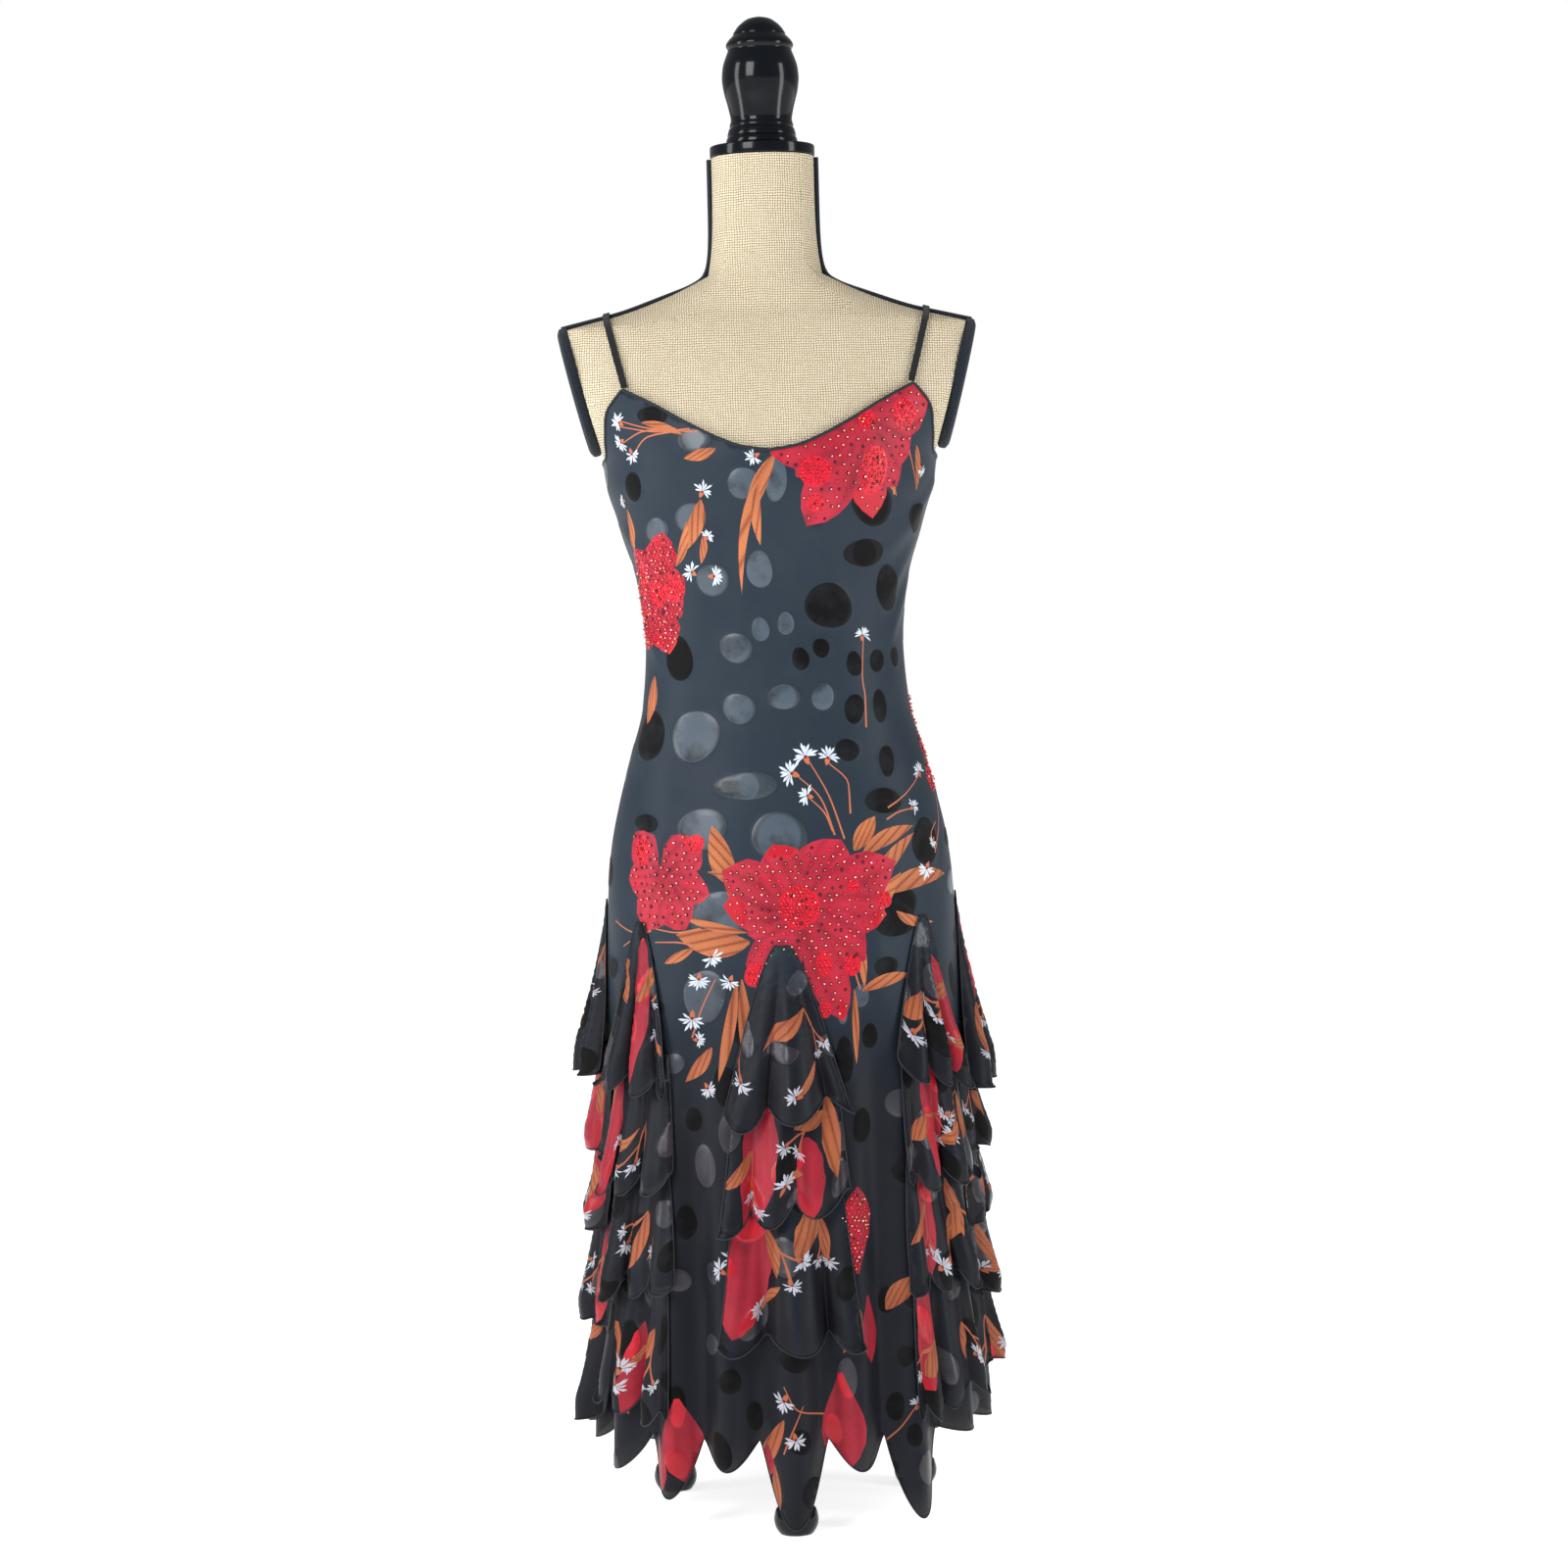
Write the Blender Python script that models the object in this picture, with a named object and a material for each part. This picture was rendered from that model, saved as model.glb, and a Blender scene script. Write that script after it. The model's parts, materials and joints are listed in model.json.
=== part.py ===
"""A sleeveless slip dress with ruffle columns, on a limbless dress form with a tripod stand.

Metres, +Z up. The dress faces -Y, and +X is the viewer's right. The origin lies on the floor
under the pole. A place on the body or the dress is given by its height and its turn: the angle
round the pole in degrees, 0 at the centre front, 90 at the viewer's right side, 180 at the back.
"""

import math
from collections import namedtuple

import bmesh
import bpy
from mathutils import Vector

# Driving sizes of the cloth
CLOTH = 0.0015
RUFFLE_CLOTH = 0.0012
BODY_CLEARANCE = 0.0005
SEAM_GAP = 0.0003
RUFFLE_SEAM_GAP = 0.0010
SIDE_SEAM_TURN = 0.045
CHEST_Z = 0.925
HIP_Z = 0.574
CHEST_EASE = 0.0016
WAIST_EASE = 0.006
WAIST_Z = 0.77
WAIST_EASE_REACH = 0.11

# Horizontal sections are superellipses with this exponent
SECTION_POWER = 2.2
BODICE_STEPS = 24
SKIRT_STEPS = 48
BODY_STEPS = 32

# The form's sections: height, then half width, depth in front of and behind the pole's axis
Section = namedtuple("Section", "z side front back")
FORM = (
    Section(1.2225, 0.0465, 0.0480, 0.0480),
    Section(1.1460, 0.0465, 0.0490, 0.0490),
    Section(1.1170, 0.0520, 0.0540, 0.0560),
    Section(1.1000, 0.0850, 0.0590, 0.0620),
    Section(1.0840, 0.1290, 0.0640, 0.0690),
    Section(1.0780, 0.1560, 0.0685, 0.0730),
    Section(1.0700, 0.1885, 0.0740, 0.0790),
    Section(1.0400, 0.1950, 0.0890, 0.0910),
    Section(1.0000, 0.1850, 0.1060, 0.0960),
    Section(0.9700, 0.1600, 0.1170, 0.0955),
    Section(0.9500, 0.1475, 0.1210, 0.0940),
    Section(CHEST_Z, 0.1438, 0.1205, 0.0910),
    Section(0.8870, 0.1337, 0.1100, 0.0850),
    Section(0.8436, 0.1210, 0.0945, 0.0790),
    Section(0.7875, 0.1144, 0.0850, 0.0755),
    Section(0.7306, 0.1186, 0.0870, 0.0830),
    Section(0.6880, 0.1302, 0.0930, 0.0960),
    Section(0.6450, 0.1420, 0.0995, 0.1090),
    Section(0.6030, 0.1508, 0.1050, 0.1170),
    Section(HIP_Z, 0.1540, 0.1070, 0.1185),
    Section(0.5300, 0.1540, 0.1060, 0.1170),
    Section(0.5080, 0.1480, 0.1010, 0.1110),
    Section(0.5000, 0.1360, 0.0900, 0.1000),
)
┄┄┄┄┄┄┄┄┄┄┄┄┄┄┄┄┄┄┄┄
* **Written request**
Exactly reproduce the material above.

* **Full output**
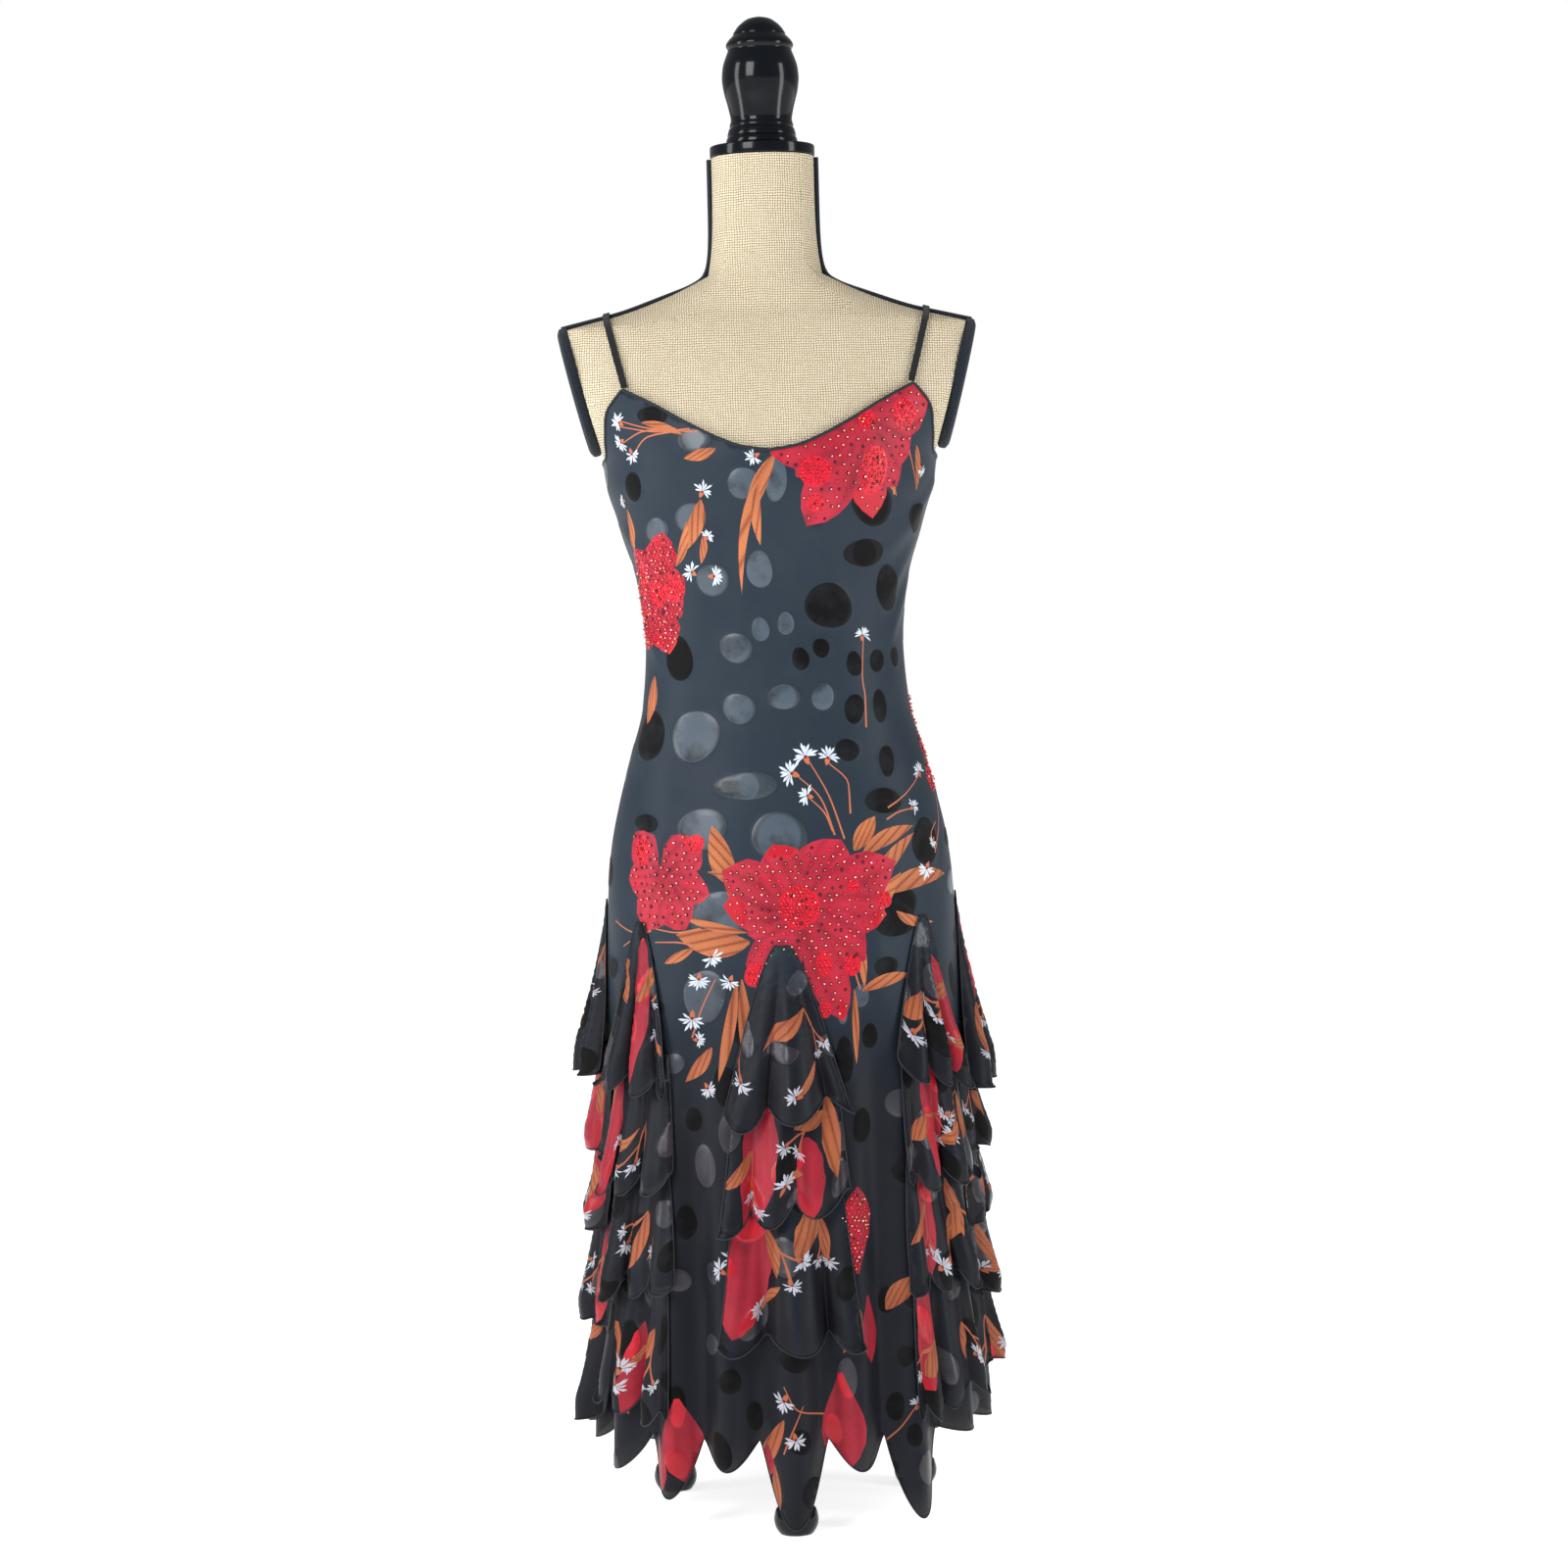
Write the Blender Python script that models the object in this picture, with a named object and a material for each part. This picture was rendered from that model, saved as model.glb, and a Blender scene script. Write that script after it. The model's parts, materials and joints are listed in model.json.
=== part.py ===
"""A sleeveless slip dress with ruffle columns, on a limbless dress form with a tripod stand.

Metres, +Z up. The dress faces -Y, and +X is the viewer's right. The origin lies on the floor
under the pole. A place on the body or the dress is given by its height and its turn: the angle
round the pole in degrees, 0 at the centre front, 90 at the viewer's right side, 180 at the back.
"""

import math
from collections import namedtuple

import bmesh
import bpy
from mathutils import Vector

# Driving sizes of the cloth
CLOTH = 0.0015
RUFFLE_CLOTH = 0.0012
BODY_CLEARANCE = 0.0005
SEAM_GAP = 0.0003
RUFFLE_SEAM_GAP = 0.0010
SIDE_SEAM_TURN = 0.045
CHEST_Z = 0.925
HIP_Z = 0.574
CHEST_EASE = 0.0016
WAIST_EASE = 0.006
WAIST_Z = 0.77
WAIST_EASE_REACH = 0.11

# Horizontal sections are superellipses with this exponent
SECTION_POWER = 2.2
BODICE_STEPS = 24
SKIRT_STEPS = 48
BODY_STEPS = 32

# The form's sections: height, then half width, depth in front of and behind the pole's axis
Section = namedtuple("Section", "z side front back")
FORM = (
    Section(1.2225, 0.0465, 0.0480, 0.0480),
    Section(1.1460, 0.0465, 0.0490, 0.0490),
    Section(1.1170, 0.0520, 0.0540, 0.0560),
    Section(1.1000, 0.0850, 0.0590, 0.0620),
    Section(1.0840, 0.1290, 0.0640, 0.0690),
    Section(1.0780, 0.1560, 0.0685, 0.0730),
    Section(1.0700, 0.1885, 0.0740, 0.0790),
    Section(1.0400, 0.1950, 0.0890, 0.0910),
    Section(1.0000, 0.1850, 0.1060, 0.0960),
    Section(0.9700, 0.1600, 0.1170, 0.0955),
    Section(0.9500, 0.1475, 0.1210, 0.0940),
    Section(CHEST_Z, 0.1438, 0.1205, 0.0910),
    Section(0.8870, 0.1337, 0.1100, 0.0850),
    Section(0.8436, 0.1210, 0.0945, 0.0790),
    Section(0.7875, 0.1144, 0.0850, 0.0755),
    Section(0.7306, 0.1186, 0.0870, 0.0830),
    Section(0.6880, 0.1302, 0.0930, 0.0960),
    Section(0.6450, 0.1420, 0.0995, 0.1090),
    Section(0.6030, 0.1508, 0.1050, 0.1170),
    Section(HIP_Z, 0.1540, 0.1070, 0.1185),
    Section(0.5300, 0.1540, 0.1060, 0.1170),
    Section(0.5080, 0.1480, 0.1010, 0.1110),
    Section(0.5000, 0.1360, 0.0900, 0.1000),
)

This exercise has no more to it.